# Task statement
Write out all the material exactly. Leave nothing out.

# Data provided
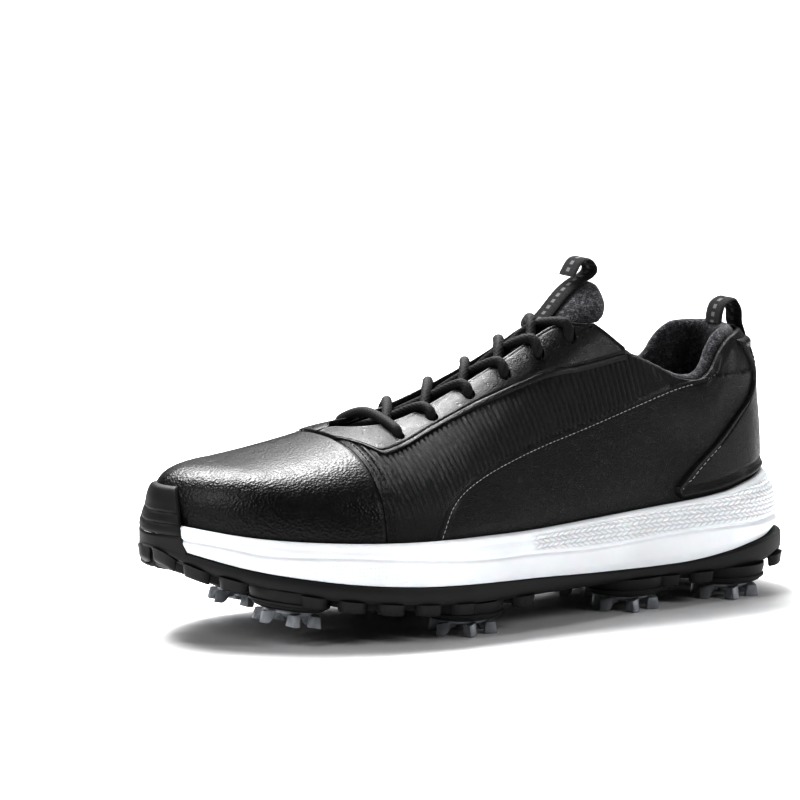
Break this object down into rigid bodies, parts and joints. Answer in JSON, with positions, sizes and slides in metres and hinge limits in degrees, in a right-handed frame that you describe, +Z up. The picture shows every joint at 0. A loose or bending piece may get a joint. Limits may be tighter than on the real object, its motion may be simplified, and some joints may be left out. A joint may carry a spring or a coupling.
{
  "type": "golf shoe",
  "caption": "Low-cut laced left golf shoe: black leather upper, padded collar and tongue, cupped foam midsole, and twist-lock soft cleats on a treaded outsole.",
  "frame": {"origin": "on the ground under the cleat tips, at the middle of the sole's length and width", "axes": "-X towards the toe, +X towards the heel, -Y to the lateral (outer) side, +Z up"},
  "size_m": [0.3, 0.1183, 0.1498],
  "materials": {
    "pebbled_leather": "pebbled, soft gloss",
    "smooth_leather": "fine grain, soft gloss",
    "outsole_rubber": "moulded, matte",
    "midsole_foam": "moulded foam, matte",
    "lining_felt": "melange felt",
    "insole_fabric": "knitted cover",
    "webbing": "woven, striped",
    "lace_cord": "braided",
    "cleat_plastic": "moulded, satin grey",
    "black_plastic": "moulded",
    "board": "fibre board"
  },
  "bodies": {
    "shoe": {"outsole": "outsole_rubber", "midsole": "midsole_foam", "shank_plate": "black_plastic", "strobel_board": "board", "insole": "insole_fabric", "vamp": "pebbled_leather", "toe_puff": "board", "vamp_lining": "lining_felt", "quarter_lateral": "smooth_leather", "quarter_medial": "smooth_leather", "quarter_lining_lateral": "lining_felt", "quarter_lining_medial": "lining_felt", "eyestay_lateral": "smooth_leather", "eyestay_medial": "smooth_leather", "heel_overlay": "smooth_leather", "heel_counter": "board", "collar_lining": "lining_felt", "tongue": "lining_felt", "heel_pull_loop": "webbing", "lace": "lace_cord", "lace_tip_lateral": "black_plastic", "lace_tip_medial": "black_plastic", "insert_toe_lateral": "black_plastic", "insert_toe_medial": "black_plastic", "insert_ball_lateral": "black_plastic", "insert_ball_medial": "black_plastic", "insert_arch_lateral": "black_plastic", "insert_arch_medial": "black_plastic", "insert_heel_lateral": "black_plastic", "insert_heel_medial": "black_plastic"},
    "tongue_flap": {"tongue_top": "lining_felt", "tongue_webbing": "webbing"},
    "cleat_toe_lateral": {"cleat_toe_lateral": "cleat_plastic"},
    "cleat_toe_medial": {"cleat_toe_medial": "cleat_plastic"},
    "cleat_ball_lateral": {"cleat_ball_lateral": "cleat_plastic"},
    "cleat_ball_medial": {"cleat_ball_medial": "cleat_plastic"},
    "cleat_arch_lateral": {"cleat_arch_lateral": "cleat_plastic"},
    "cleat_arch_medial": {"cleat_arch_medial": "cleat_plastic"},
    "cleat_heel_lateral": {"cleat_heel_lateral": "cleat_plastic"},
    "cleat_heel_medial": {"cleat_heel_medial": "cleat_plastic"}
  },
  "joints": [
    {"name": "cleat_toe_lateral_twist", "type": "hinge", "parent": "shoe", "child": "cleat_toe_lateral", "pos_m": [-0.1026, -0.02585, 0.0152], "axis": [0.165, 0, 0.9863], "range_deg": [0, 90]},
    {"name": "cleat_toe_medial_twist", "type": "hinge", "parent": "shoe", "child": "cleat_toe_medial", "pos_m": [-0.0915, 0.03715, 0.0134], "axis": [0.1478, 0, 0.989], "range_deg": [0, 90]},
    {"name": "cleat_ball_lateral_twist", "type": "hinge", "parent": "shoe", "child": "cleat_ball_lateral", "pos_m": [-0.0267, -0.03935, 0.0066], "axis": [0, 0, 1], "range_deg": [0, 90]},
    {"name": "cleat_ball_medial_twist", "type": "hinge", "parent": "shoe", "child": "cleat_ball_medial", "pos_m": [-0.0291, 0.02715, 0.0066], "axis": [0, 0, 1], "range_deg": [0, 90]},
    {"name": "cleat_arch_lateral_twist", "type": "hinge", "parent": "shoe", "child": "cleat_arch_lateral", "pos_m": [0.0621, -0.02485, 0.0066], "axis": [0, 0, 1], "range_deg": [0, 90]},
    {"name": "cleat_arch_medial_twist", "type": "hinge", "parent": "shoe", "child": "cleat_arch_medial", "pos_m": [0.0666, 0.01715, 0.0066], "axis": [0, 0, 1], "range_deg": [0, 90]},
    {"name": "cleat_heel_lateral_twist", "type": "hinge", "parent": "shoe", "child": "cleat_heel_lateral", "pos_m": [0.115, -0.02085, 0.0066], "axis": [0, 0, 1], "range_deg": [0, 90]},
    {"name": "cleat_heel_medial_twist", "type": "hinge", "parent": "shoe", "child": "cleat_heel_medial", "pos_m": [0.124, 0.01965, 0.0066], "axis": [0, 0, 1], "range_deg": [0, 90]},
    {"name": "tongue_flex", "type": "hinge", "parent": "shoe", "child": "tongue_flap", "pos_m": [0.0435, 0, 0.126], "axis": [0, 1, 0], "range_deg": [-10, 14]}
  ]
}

# Solution to the exercise
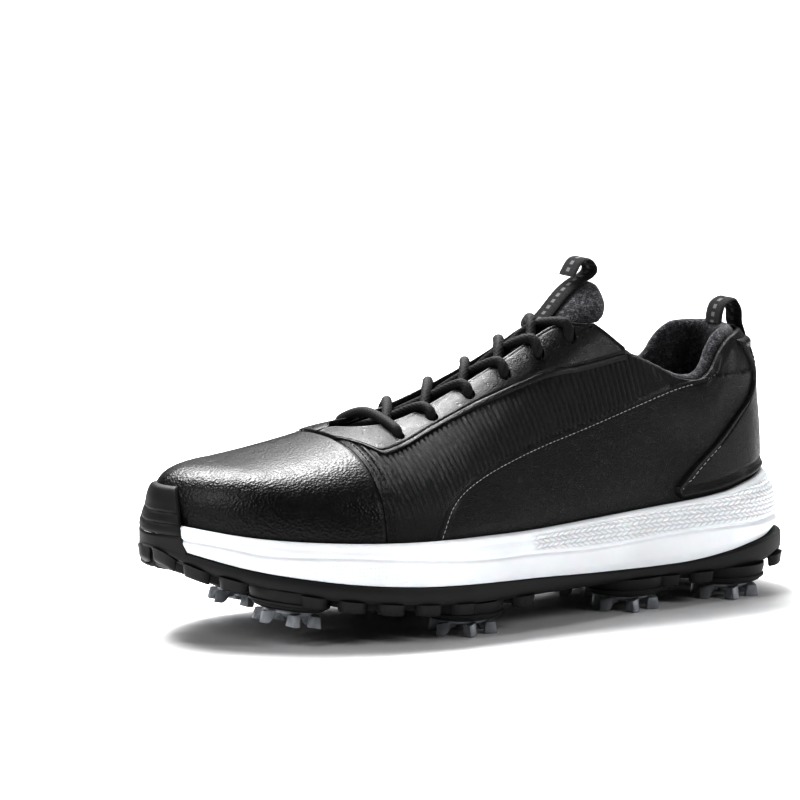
Break this object down into rigid bodies, parts and joints. Answer in JSON, with positions, sizes and slides in metres and hinge limits in degrees, in a right-handed frame that you describe, +Z up. The picture shows every joint at 0. A loose or bending piece may get a joint. Limits may be tighter than on the real object, its motion may be simplified, and some joints may be left out. A joint may carry a spring or a coupling.
{
  "type": "golf shoe",
  "caption": "Low-cut laced left golf shoe: black leather upper, padded collar and tongue, cupped foam midsole, and twist-lock soft cleats on a treaded outsole.",
  "frame": {"origin": "on the ground under the cleat tips, at the middle of the sole's length and width", "axes": "-X towards the toe, +X towards the heel, -Y to the lateral (outer) side, +Z up"},
  "size_m": [0.3, 0.1183, 0.1498],
  "materials": {
    "pebbled_leather": "pebbled, soft gloss",
    "smooth_leather": "fine grain, soft gloss",
    "outsole_rubber": "moulded, matte",
    "midsole_foam": "moulded foam, matte",
    "lining_felt": "melange felt",
    "insole_fabric": "knitted cover",
    "webbing": "woven, striped",
    "lace_cord": "braided",
    "cleat_plastic": "moulded, satin grey",
    "black_plastic": "moulded",
    "board": "fibre board"
  },
  "bodies": {
    "shoe": {"outsole": "outsole_rubber", "midsole": "midsole_foam", "shank_plate": "black_plastic", "strobel_board": "board", "insole": "insole_fabric", "vamp": "pebbled_leather", "toe_puff": "board", "vamp_lining": "lining_felt", "quarter_lateral": "smooth_leather", "quarter_medial": "smooth_leather", "quarter_lining_lateral": "lining_felt", "quarter_lining_medial": "lining_felt", "eyestay_lateral": "smooth_leather", "eyestay_medial": "smooth_leather", "heel_overlay": "smooth_leather", "heel_counter": "board", "collar_lining": "lining_felt", "tongue": "lining_felt", "heel_pull_loop": "webbing", "lace": "lace_cord", "lace_tip_lateral": "black_plastic", "lace_tip_medial": "black_plastic", "insert_toe_lateral": "black_plastic", "insert_toe_medial": "black_plastic", "insert_ball_lateral": "black_plastic", "insert_ball_medial": "black_plastic", "insert_arch_lateral": "black_plastic", "insert_arch_medial": "black_plastic", "insert_heel_lateral": "black_plastic", "insert_heel_medial": "black_plastic"},
    "tongue_flap": {"tongue_top": "lining_felt", "tongue_webbing": "webbing"},
    "cleat_toe_lateral": {"cleat_toe_lateral": "cleat_plastic"},
    "cleat_toe_medial": {"cleat_toe_medial": "cleat_plastic"},
    "cleat_ball_lateral": {"cleat_ball_lateral": "cleat_plastic"},
    "cleat_ball_medial": {"cleat_ball_medial": "cleat_plastic"},
    "cleat_arch_lateral": {"cleat_arch_lateral": "cleat_plastic"},
    "cleat_arch_medial": {"cleat_arch_medial": "cleat_plastic"},
    "cleat_heel_lateral": {"cleat_heel_lateral": "cleat_plastic"},
    "cleat_heel_medial": {"cleat_heel_medial": "cleat_plastic"}
  },
  "joints": [
    {"name": "cleat_toe_lateral_twist", "type": "hinge", "parent": "shoe", "child": "cleat_toe_lateral", "pos_m": [-0.1026, -0.02585, 0.0152], "axis": [0.165, 0, 0.9863], "range_deg": [0, 90]},
    {"name": "cleat_toe_medial_twist", "type": "hinge", "parent": "shoe", "child": "cleat_toe_medial", "pos_m": [-0.0915, 0.03715, 0.0134], "axis": [0.1478, 0, 0.989], "range_deg": [0, 90]},
    {"name": "cleat_ball_lateral_twist", "type": "hinge", "parent": "shoe", "child": "cleat_ball_lateral", "pos_m": [-0.0267, -0.03935, 0.0066], "axis": [0, 0, 1], "range_deg": [0, 90]},
    {"name": "cleat_ball_medial_twist", "type": "hinge", "parent": "shoe", "child": "cleat_ball_medial", "pos_m": [-0.0291, 0.02715, 0.0066], "axis": [0, 0, 1], "range_deg": [0, 90]},
    {"name": "cleat_arch_lateral_twist", "type": "hinge", "parent": "shoe", "child": "cleat_arch_lateral", "pos_m": [0.0621, -0.02485, 0.0066], "axis": [0, 0, 1], "range_deg": [0, 90]},
    {"name": "cleat_arch_medial_twist", "type": "hinge", "parent": "shoe", "child": "cleat_arch_medial", "pos_m": [0.0666, 0.01715, 0.0066], "axis": [0, 0, 1], "range_deg": [0, 90]},
    {"name": "cleat_heel_lateral_twist", "type": "hinge", "parent": "shoe", "child": "cleat_heel_lateral", "pos_m": [0.115, -0.02085, 0.0066], "axis": [0, 0, 1], "range_deg": [0, 90]},
    {"name": "cleat_heel_medial_twist", "type": "hinge", "parent": "shoe", "child": "cleat_heel_medial", "pos_m": [0.124, 0.01965, 0.0066], "axis": [0, 0, 1], "range_deg": [0, 90]},
    {"name": "tongue_flex", "type": "hinge", "parent": "shoe", "child": "tongue_flap", "pos_m": [0.0435, 0, 0.126], "axis": [0, 1, 0], "range_deg": [-10, 14]}
  ]
}